_Stated task:_
Please start at the first line of the records beneath and quote each line exactly, ending with the line containing "bump_depth: float = 0.000020".

══ Raw data

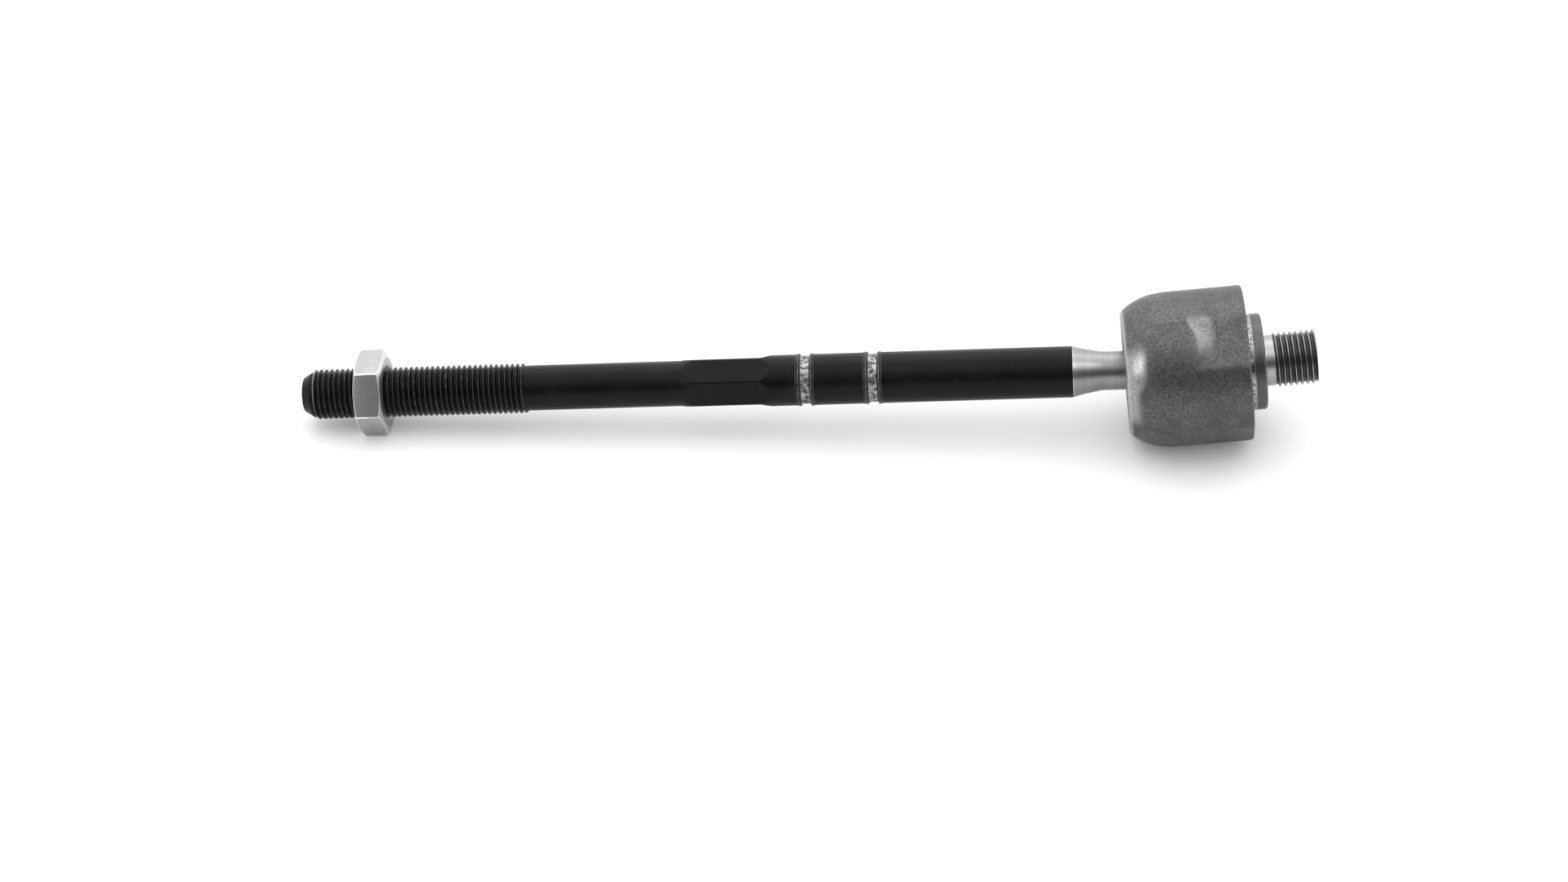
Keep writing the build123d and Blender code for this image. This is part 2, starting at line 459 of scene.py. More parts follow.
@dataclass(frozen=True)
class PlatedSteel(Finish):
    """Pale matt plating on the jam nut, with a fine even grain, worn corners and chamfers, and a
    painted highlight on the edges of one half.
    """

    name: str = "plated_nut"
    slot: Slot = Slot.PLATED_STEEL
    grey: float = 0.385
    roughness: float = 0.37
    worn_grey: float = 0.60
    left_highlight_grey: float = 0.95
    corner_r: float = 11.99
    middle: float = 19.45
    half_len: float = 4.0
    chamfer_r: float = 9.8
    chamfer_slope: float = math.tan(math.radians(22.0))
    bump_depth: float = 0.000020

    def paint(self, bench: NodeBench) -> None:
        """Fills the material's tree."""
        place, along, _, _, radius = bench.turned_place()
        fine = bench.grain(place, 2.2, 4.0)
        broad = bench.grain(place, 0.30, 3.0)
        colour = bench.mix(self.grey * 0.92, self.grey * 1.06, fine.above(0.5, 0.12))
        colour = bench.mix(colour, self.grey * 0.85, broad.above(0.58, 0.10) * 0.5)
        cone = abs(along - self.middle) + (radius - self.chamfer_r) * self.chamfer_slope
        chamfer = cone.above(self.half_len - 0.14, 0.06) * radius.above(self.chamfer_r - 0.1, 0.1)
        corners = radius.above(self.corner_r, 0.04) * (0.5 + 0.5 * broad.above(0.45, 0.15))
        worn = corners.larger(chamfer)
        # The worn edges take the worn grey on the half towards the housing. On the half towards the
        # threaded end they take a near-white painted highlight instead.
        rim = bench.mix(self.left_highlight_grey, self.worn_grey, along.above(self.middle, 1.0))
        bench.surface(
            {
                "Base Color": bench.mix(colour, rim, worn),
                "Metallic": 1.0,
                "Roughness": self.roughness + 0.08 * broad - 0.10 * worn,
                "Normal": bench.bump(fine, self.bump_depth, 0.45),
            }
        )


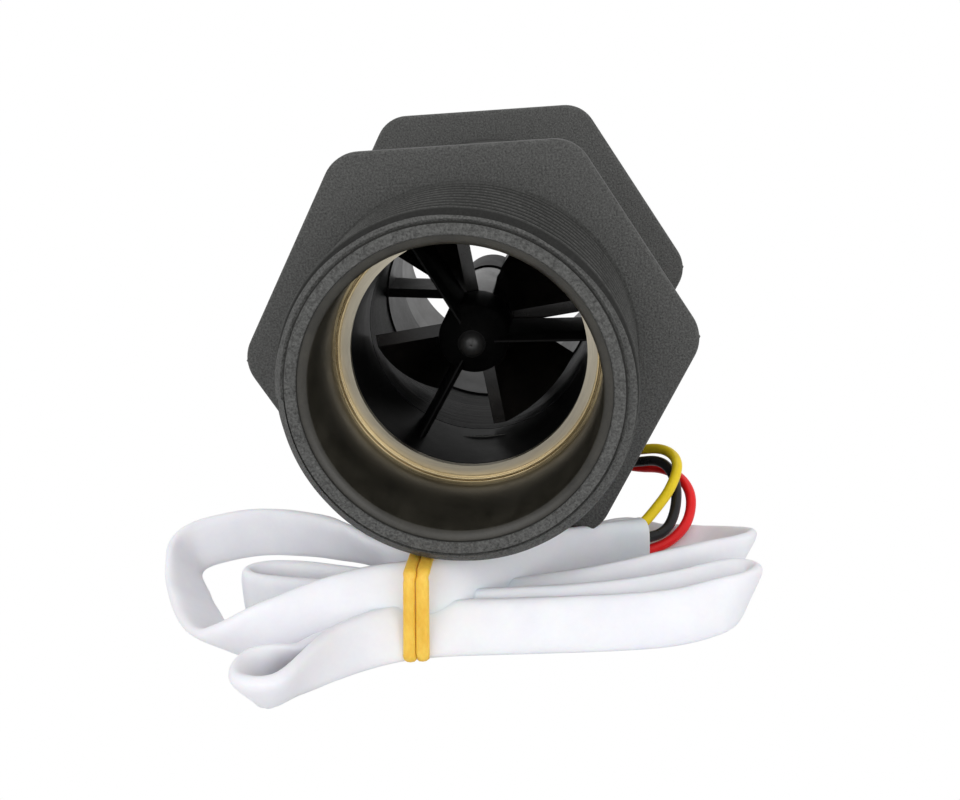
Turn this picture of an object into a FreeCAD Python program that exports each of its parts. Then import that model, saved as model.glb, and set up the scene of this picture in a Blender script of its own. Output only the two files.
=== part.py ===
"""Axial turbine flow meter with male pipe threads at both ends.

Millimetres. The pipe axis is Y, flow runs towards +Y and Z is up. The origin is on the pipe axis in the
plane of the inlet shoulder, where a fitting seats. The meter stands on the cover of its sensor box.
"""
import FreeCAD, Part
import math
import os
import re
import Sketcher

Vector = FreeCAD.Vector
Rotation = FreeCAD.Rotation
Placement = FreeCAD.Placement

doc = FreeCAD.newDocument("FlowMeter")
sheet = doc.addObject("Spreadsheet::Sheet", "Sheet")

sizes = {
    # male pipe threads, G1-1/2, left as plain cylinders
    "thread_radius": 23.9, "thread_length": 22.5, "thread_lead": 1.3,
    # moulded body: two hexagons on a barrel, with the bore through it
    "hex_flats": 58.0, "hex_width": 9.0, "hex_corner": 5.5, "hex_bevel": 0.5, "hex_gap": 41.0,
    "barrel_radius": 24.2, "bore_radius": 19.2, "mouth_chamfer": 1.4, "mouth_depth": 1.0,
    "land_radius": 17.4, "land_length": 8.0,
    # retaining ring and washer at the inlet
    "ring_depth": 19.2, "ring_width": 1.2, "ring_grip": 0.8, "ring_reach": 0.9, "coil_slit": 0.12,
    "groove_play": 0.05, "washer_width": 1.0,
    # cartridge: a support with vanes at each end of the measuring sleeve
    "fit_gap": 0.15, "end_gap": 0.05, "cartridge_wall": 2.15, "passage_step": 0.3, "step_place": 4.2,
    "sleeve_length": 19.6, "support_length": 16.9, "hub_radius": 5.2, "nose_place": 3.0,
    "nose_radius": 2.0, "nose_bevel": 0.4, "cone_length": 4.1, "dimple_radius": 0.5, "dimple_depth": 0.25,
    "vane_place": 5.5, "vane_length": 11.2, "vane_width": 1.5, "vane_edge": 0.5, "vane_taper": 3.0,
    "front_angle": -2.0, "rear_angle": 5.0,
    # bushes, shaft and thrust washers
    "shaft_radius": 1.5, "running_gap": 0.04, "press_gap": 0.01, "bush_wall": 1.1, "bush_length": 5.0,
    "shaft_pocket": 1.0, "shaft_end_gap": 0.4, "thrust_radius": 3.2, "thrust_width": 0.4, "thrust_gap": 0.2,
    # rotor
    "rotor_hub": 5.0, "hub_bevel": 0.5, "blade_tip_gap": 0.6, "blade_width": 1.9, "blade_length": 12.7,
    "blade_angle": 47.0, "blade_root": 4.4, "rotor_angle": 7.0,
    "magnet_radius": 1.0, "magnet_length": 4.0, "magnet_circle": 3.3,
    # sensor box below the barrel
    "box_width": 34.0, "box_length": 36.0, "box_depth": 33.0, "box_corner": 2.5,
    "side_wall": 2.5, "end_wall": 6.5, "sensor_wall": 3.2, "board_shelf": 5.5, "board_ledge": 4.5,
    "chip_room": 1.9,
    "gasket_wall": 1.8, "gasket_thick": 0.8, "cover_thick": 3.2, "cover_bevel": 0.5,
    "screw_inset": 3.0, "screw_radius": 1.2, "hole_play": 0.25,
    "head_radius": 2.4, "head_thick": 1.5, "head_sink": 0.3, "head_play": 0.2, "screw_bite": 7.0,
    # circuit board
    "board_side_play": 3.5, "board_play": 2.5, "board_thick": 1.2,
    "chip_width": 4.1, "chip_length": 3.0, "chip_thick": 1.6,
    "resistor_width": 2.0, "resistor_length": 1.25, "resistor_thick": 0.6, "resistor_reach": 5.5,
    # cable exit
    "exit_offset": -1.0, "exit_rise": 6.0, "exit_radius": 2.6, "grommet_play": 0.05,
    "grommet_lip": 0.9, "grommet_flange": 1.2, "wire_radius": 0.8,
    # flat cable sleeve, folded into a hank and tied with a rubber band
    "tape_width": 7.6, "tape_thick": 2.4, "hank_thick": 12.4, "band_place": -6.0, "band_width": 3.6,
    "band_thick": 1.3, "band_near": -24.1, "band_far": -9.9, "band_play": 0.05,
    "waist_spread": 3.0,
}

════

_Correct result:_
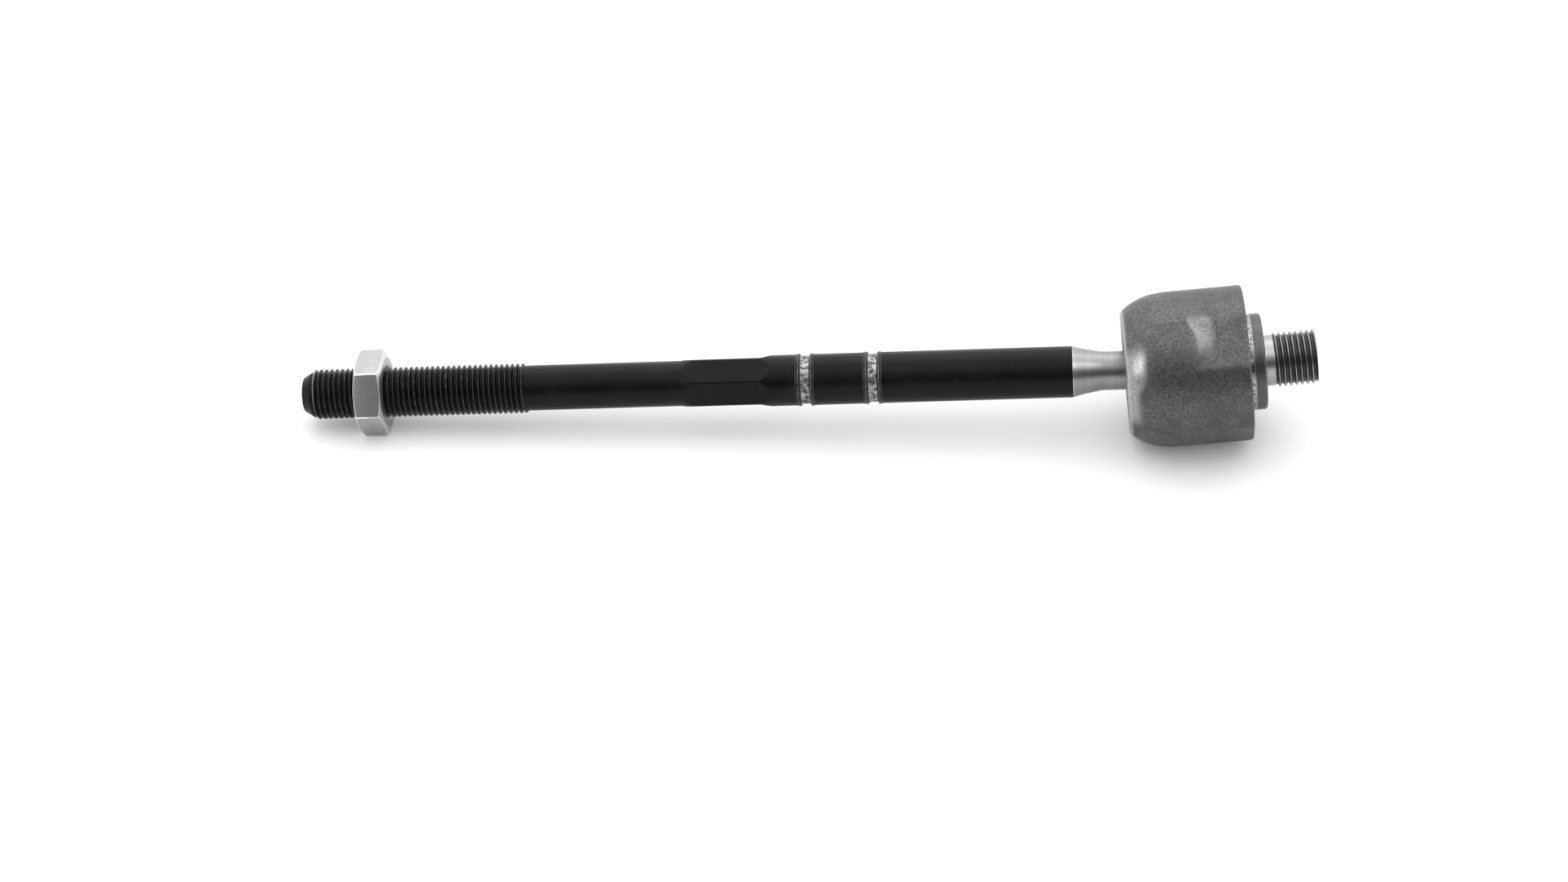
Keep writing the build123d and Blender code for this image. This is part 2, starting at line 459 of scene.py. More parts follow.
@dataclass(frozen=True)
class PlatedSteel(Finish):
    """Pale matt plating on the jam nut, with a fine even grain, worn corners and chamfers, and a
    painted highlight on the edges of one half.
    """

    name: str = "plated_nut"
    slot: Slot = Slot.PLATED_STEEL
    grey: float = 0.385
    roughness: float = 0.37
    worn_grey: float = 0.60
    left_highlight_grey: float = 0.95
    corner_r: float = 11.99
    middle: float = 19.45
    half_len: float = 4.0
    chamfer_r: float = 9.8
    chamfer_slope: float = math.tan(math.radians(22.0))
    bump_depth: float = 0.000020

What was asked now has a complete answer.